Gang, I'm really so-so on Viognier as a grape. I frequently find it cloying, I don't love honeysuckle and often find it lacking in acidity. So let's get that not-insignificant palate prejudice out of the way and talk about the exceptions to this rule.
Chief among them is Condrieu, the tiny Northern Rhone region (it's 202 hectares in total) where they focus of making the finest wine from Viognier in the world. The results are pretty special with a rich texture that can rival White Burgundy and a subtlety to the aromatics that's intoxicating.

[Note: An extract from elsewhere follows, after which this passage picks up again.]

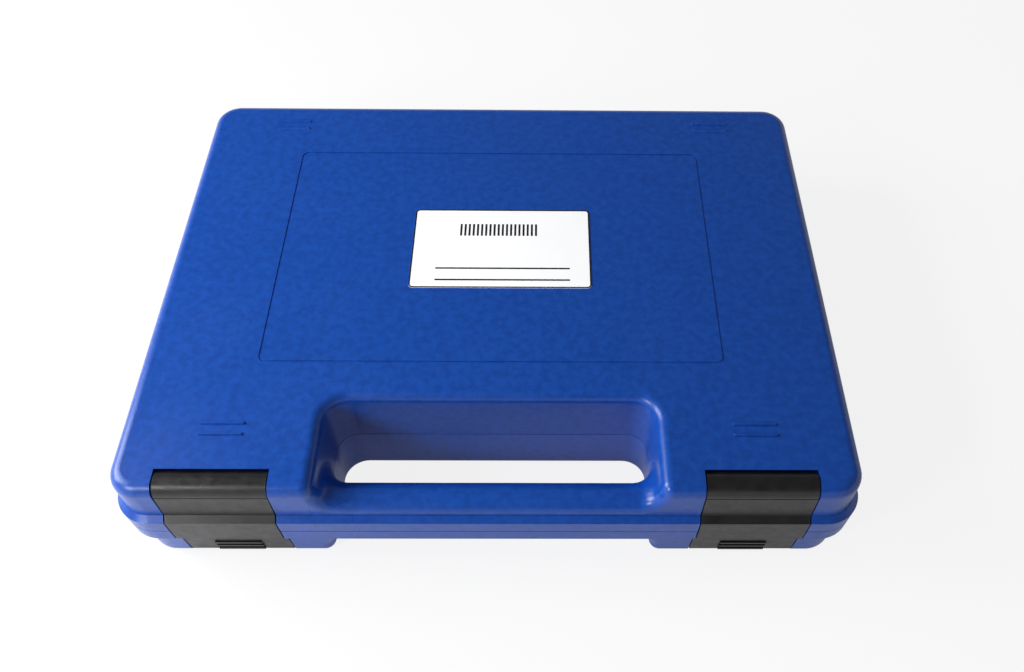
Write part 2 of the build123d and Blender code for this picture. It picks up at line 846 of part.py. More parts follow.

But the cheapest Condrieu in BC right now is $130, and again with the full disclosure, I can think of 100 white wines I'd rather spend $130 on (but if you're buying, I'm in).

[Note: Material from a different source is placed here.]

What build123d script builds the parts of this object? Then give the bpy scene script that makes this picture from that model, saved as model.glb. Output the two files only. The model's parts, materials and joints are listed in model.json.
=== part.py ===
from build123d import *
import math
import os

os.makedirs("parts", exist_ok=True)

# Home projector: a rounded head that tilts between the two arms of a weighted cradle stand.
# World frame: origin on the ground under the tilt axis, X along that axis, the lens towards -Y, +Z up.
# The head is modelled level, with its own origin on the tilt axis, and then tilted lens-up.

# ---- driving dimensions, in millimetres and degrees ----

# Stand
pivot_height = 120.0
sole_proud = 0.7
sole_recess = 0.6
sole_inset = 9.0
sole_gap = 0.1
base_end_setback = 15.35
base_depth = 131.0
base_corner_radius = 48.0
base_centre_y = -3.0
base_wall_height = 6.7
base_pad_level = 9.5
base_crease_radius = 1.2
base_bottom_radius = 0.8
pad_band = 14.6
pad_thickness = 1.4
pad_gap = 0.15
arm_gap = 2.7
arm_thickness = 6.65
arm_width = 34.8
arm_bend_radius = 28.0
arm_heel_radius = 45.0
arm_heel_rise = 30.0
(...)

But the second exception is the sweet spot. It's not really breaking news that Australia's Yalumba is adept with Viognier. They've were among the first to plant the grape back in 1980 and it's always been the white complement to their impressive Barossa reds. They make a range of Viognier-based wines and my guess is that their pricey flagship—The Virgilus—probably approached Condrieu-like greatness. But I love their entry-level wine—the widely available Y-Series—precisely because it doesn't strive for that Rhone-level concentration. Instead it takes a lighter approach—you get ripe peach but not a full slap of it. Ditto apricot. And even the honeysuckle is more a whiff than a spray. And as a result, its acidity can shine through, and it gives the wine a lovely balance while still being true to the variety. A real winner here.